### [SHORT TASK]
Set down exactly, please, each line from the one containing "obj.parent = rigid_bodies[body]" through the one containing "cad_parts[node].hide_render = cad_parts[node].hide_viewport", both lines included, and no other line.

### [SOURCE DATA]

☆ ☆ ☆

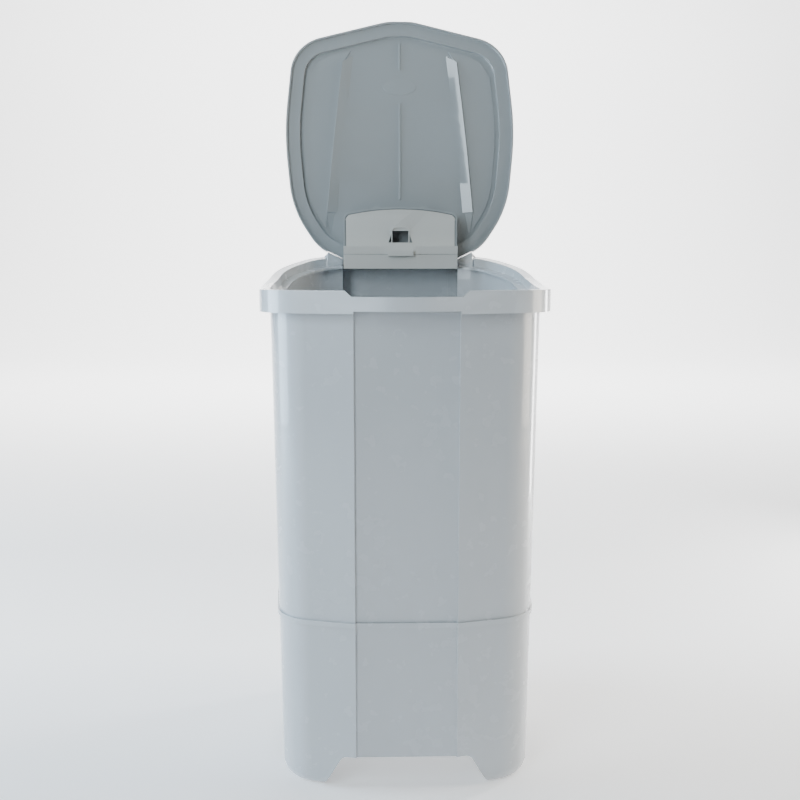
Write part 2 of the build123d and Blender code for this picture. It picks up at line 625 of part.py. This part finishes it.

☆ ☆ ☆

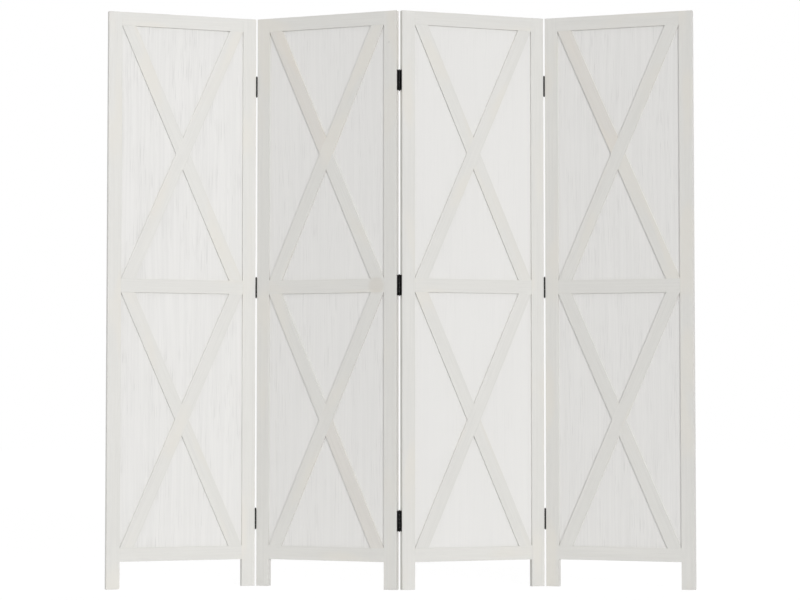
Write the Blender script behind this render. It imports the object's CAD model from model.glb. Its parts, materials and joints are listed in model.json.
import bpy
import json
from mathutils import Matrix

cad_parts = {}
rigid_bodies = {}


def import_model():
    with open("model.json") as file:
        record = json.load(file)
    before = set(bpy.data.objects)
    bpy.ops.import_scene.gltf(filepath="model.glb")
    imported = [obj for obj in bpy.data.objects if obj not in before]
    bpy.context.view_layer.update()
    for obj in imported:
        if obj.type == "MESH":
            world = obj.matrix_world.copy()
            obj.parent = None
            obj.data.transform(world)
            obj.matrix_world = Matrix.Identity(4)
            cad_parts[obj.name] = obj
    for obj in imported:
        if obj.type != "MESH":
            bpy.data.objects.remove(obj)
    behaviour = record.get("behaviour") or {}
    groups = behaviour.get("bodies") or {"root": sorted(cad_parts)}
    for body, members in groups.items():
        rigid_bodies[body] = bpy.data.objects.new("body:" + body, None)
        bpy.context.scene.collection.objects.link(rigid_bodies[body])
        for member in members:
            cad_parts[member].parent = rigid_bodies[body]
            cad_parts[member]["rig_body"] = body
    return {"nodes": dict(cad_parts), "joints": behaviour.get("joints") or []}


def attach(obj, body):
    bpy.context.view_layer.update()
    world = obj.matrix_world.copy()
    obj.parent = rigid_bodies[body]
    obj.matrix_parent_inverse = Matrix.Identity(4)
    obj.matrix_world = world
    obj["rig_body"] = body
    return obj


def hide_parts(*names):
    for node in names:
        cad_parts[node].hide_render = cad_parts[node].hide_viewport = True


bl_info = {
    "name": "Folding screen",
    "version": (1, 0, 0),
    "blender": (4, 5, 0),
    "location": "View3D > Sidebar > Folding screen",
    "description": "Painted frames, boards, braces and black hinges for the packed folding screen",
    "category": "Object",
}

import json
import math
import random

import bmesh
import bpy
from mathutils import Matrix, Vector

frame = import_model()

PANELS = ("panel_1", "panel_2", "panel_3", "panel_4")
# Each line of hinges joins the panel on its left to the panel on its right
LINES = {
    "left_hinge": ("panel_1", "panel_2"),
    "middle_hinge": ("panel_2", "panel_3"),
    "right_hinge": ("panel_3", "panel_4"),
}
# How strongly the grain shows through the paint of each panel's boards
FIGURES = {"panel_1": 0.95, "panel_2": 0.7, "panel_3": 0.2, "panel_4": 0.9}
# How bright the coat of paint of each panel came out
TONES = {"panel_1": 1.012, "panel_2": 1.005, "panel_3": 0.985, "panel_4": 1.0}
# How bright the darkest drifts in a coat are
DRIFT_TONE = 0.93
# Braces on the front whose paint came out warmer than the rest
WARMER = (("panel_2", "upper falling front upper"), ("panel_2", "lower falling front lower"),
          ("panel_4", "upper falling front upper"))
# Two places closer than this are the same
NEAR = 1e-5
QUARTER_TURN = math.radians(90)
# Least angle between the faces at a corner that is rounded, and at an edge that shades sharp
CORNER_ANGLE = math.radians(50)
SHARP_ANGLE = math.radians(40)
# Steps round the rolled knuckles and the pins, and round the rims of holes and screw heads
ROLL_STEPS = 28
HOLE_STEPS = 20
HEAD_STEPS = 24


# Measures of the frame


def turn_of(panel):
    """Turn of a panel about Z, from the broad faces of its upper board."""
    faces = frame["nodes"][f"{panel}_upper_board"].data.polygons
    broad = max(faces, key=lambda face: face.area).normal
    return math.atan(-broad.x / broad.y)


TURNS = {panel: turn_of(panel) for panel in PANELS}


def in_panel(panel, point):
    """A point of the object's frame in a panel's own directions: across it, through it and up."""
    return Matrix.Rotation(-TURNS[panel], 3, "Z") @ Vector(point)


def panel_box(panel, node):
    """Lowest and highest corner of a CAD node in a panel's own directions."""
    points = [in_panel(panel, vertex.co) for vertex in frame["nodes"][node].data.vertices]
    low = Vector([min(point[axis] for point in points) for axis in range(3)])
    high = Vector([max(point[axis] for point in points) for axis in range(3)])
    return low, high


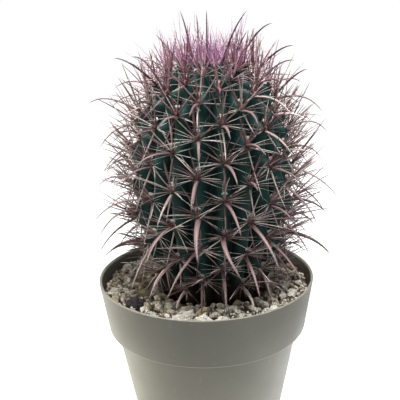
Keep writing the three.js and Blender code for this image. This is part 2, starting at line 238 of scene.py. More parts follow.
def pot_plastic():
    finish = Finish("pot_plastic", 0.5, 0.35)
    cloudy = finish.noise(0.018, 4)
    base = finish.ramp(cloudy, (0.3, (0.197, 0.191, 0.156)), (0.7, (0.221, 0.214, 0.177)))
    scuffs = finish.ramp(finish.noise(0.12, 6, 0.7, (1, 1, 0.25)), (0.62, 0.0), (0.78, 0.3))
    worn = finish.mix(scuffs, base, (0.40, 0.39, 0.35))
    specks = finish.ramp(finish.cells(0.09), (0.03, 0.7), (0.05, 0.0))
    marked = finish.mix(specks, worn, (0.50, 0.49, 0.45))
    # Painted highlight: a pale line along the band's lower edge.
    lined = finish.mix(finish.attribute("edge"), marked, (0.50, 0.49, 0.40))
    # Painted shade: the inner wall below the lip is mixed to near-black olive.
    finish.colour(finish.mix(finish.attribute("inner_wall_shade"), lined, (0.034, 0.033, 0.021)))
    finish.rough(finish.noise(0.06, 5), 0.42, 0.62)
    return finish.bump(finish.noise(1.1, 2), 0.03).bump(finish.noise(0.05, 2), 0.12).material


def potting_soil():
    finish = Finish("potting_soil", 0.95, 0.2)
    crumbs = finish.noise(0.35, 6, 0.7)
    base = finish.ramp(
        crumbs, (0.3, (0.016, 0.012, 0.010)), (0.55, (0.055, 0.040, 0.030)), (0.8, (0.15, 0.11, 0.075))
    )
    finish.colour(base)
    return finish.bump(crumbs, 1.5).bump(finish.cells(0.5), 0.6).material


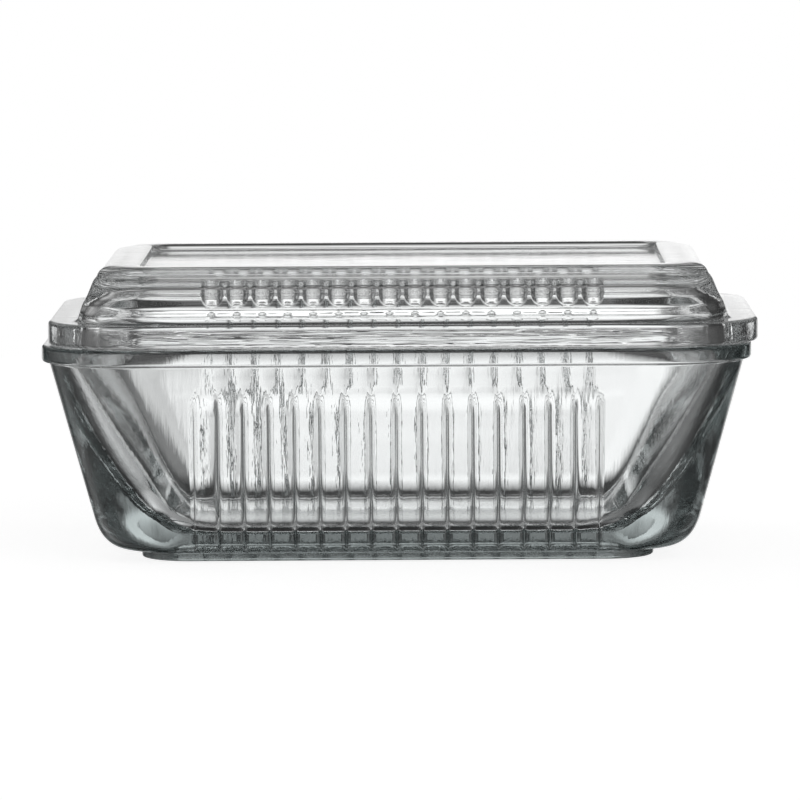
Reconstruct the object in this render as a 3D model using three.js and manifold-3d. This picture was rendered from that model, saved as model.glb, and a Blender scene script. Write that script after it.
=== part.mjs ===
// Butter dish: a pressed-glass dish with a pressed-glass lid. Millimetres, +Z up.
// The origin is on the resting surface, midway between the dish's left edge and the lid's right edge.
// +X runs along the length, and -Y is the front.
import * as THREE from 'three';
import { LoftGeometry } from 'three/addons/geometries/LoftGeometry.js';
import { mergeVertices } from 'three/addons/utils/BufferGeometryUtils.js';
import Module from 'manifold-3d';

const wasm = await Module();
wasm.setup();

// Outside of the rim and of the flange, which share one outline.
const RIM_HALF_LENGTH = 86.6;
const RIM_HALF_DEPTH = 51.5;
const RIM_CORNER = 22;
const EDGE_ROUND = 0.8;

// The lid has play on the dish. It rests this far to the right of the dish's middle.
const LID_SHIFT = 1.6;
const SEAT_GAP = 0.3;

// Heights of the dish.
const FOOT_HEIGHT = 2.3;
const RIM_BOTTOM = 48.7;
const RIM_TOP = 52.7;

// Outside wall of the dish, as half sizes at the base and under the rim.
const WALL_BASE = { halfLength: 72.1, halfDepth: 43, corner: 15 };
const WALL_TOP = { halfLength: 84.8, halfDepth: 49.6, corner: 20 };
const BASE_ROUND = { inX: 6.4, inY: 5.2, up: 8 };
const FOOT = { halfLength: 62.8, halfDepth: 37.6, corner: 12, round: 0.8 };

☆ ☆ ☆

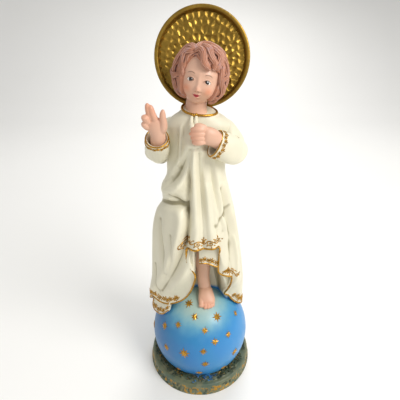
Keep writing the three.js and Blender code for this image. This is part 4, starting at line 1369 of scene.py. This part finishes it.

☆ ☆ ☆

### [WRITTEN SOLUTION]
    obj.parent = rigid_bodies[body]
    obj.matrix_parent_inverse = Matrix.Identity(4)
    obj.matrix_world = world
    obj["rig_body"] = body
    return obj


def hide_parts(*names):
    for node in names:
        cad_parts[node].hide_render = cad_parts[node].hide_viewport = True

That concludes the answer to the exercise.